DIRECTIONS =
Find all the lines with "from" and gather them.

Records with modeling code
—————
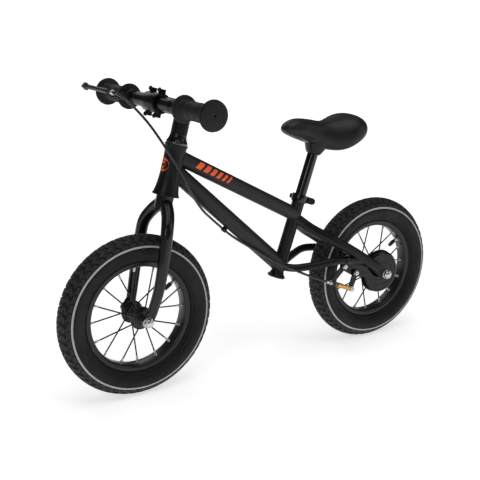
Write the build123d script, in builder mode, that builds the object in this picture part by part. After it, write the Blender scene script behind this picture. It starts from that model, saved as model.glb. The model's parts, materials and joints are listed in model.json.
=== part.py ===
"""Balance bike with 12 inch spoked wheels, a hand lever and a rear band brake.

Millimetres. +X points forward, +Y to the rider's left, +Z up.
The origin is on the ground, midway between the axles, on the centre plane.
"""

import os
from math import acos, cos, radians, sin, sqrt, tan

from build123d import *

# ---- Driving dimensions ----------------------------------------------------

# Overall
wheelbase = 560.0
head_angle = 75.0
fork_offset = 6.0

# Tyre, tube and rim
tyre_section = 52.0
tyre_wall = 3.5
bead_radius = 101.5
bead_spread = 25.0
bead_to_section = 1.5
rim_flange_height = 4.4
rim_wall = 1.5
rim_depth = 6.0
tube_wall = 1.2
tube_seam = 0.2
valve_angle = 146.25
valve_length = 24.0
valve_stem = 9.0
valve_radius = 3.0
valve_bore = 1.2
valve_cap_radius = 4.0

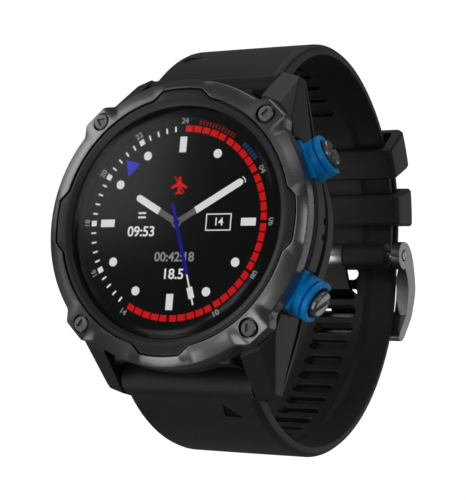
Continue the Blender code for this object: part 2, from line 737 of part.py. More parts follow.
—————
RESULT =
Write the build123d script, in builder mode, that builds the object in this picture part by part. After it, write the Blender scene script behind this picture. It starts from that model, saved as model.glb. The model's parts, materials and joints are listed in model.json.
from math import acos, cos, radians, sin, sqrt, tan
from build123d import *
Continue the Blender code for this object: part 2, from line 737 of part.py. More parts follow.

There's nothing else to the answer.